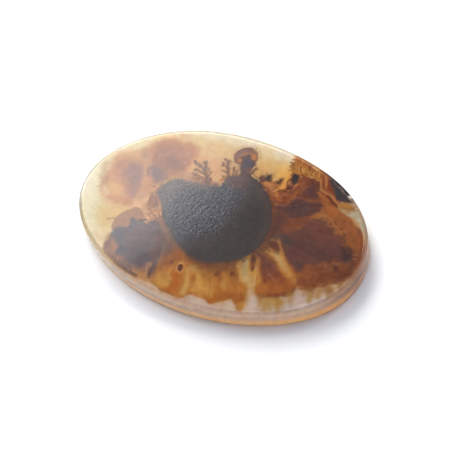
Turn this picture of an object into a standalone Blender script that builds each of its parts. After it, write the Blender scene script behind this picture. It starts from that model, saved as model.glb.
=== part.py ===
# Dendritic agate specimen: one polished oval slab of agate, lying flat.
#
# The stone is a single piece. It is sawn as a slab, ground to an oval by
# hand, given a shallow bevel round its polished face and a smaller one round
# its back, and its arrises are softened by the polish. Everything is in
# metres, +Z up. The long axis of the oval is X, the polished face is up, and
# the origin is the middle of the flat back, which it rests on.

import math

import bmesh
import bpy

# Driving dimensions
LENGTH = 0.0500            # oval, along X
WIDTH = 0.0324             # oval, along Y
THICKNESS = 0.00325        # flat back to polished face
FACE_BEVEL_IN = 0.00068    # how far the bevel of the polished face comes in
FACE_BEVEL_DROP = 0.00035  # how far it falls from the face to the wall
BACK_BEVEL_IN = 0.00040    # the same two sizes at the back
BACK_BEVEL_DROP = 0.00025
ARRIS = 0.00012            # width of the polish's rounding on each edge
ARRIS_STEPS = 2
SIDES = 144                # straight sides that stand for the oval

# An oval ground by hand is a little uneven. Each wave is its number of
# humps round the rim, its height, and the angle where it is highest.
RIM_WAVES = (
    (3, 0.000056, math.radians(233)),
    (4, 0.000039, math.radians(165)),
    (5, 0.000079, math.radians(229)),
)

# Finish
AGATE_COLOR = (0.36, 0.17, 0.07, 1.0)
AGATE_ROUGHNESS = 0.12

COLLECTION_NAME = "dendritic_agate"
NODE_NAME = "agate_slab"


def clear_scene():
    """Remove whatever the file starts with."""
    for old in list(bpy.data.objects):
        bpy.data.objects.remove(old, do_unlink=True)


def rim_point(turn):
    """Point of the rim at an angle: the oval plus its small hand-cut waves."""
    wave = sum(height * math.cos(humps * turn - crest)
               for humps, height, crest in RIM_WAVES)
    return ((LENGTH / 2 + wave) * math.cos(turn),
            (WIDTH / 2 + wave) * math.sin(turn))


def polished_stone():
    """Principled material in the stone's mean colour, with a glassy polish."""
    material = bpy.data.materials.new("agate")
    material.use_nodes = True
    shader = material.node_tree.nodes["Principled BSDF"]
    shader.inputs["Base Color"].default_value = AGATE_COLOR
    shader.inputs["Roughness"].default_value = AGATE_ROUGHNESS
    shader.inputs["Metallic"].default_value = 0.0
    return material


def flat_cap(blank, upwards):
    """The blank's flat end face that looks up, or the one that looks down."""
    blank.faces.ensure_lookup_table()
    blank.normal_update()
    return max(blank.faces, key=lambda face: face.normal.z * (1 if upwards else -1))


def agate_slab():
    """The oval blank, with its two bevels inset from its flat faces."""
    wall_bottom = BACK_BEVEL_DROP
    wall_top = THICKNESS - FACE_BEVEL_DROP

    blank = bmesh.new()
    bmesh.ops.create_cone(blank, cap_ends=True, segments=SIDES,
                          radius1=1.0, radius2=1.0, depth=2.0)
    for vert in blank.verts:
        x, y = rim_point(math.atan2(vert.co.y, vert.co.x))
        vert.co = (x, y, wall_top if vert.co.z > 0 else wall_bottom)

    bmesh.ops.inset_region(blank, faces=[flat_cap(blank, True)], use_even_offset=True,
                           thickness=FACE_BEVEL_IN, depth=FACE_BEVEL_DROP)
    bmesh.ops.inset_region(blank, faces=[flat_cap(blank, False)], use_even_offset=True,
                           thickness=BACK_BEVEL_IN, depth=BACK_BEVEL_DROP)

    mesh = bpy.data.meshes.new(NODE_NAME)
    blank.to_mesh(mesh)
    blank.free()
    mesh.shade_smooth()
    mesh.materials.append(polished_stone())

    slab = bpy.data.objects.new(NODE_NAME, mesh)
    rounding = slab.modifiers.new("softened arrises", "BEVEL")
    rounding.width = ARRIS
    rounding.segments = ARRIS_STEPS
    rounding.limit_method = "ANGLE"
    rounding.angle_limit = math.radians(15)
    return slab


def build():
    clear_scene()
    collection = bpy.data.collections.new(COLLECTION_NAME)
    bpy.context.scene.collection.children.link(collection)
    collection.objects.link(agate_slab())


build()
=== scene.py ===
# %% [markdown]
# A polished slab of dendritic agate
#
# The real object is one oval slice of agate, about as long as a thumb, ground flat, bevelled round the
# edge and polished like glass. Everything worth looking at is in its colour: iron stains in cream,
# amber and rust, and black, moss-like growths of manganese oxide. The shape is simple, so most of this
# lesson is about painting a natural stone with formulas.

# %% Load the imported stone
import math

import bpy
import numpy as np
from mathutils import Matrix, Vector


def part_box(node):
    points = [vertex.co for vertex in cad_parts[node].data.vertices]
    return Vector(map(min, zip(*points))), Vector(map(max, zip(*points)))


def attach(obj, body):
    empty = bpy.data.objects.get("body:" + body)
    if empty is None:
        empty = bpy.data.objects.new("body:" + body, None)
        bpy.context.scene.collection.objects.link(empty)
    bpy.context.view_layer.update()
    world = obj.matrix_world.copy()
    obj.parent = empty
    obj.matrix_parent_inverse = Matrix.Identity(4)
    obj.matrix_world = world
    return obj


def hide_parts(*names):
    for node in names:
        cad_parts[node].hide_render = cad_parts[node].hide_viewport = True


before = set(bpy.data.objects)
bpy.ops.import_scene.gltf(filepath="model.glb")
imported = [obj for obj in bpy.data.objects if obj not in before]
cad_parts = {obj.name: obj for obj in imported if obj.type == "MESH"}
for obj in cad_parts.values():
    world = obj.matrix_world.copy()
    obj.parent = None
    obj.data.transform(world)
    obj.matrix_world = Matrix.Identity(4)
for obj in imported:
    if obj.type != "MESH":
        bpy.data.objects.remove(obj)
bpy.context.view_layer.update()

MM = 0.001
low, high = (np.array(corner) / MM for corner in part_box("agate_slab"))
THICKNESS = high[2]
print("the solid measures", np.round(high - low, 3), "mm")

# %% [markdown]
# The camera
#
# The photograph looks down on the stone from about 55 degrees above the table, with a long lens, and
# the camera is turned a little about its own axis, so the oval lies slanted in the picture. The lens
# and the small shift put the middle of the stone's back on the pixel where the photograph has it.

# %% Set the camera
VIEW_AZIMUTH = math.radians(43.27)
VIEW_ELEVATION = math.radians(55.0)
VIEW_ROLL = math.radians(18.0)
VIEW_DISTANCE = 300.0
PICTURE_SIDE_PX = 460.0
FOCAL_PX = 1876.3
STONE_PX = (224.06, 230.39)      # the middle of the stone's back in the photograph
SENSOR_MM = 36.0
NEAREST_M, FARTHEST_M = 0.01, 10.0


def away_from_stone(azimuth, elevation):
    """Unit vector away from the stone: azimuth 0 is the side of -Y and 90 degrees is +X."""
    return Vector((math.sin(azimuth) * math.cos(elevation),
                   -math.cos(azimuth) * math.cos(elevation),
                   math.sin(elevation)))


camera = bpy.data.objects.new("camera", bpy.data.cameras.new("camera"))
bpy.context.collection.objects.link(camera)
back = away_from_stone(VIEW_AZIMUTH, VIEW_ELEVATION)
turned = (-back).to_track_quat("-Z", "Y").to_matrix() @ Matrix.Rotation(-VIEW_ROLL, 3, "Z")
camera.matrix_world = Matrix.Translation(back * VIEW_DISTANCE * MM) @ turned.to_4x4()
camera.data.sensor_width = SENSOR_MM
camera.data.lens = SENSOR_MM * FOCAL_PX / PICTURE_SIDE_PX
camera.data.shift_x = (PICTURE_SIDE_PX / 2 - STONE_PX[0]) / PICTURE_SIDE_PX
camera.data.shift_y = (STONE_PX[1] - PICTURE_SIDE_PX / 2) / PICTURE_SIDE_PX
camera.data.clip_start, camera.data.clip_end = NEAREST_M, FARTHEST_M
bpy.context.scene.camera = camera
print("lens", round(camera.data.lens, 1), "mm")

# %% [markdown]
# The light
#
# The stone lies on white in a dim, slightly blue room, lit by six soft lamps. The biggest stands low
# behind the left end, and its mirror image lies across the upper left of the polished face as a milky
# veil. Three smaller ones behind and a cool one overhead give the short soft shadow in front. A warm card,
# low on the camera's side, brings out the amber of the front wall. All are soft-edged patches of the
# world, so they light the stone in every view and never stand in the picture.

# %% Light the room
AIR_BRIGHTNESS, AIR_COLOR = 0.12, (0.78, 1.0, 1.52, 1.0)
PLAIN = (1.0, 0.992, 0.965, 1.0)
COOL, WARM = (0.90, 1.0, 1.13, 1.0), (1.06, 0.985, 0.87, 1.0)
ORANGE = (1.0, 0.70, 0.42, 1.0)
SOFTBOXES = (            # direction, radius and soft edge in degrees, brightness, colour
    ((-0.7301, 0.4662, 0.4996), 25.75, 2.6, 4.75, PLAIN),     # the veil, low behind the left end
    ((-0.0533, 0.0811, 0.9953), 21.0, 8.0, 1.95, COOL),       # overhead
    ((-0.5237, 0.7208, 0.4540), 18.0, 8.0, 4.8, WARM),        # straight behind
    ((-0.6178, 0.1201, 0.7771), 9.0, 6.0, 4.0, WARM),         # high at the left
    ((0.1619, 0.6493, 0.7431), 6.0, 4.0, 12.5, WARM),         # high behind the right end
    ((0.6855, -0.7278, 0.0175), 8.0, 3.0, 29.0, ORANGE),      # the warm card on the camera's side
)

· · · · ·

#### [Task description]
Starting at the line that contains "# %% Load the imported stone" and stopping at the line that contains "obj.matrix_parent_inverse = Matrix.Identity(4)", transcribe the lines exactly; both boundary lines are to be included.

#### [Result of the task]
# %% Load the imported stone
import math

import bpy
import numpy as np
from mathutils import Matrix, Vector


def part_box(node):
    points = [vertex.co for vertex in cad_parts[node].data.vertices]
    return Vector(map(min, zip(*points))), Vector(map(max, zip(*points)))


def attach(obj, body):
    empty = bpy.data.objects.get("body:" + body)
    if empty is None:
        empty = bpy.data.objects.new("body:" + body, None)
        bpy.context.scene.collection.objects.link(empty)
    bpy.context.view_layer.update()
    world = obj.matrix_world.copy()
    obj.parent = empty
    obj.matrix_parent_inverse = Matrix.Identity(4)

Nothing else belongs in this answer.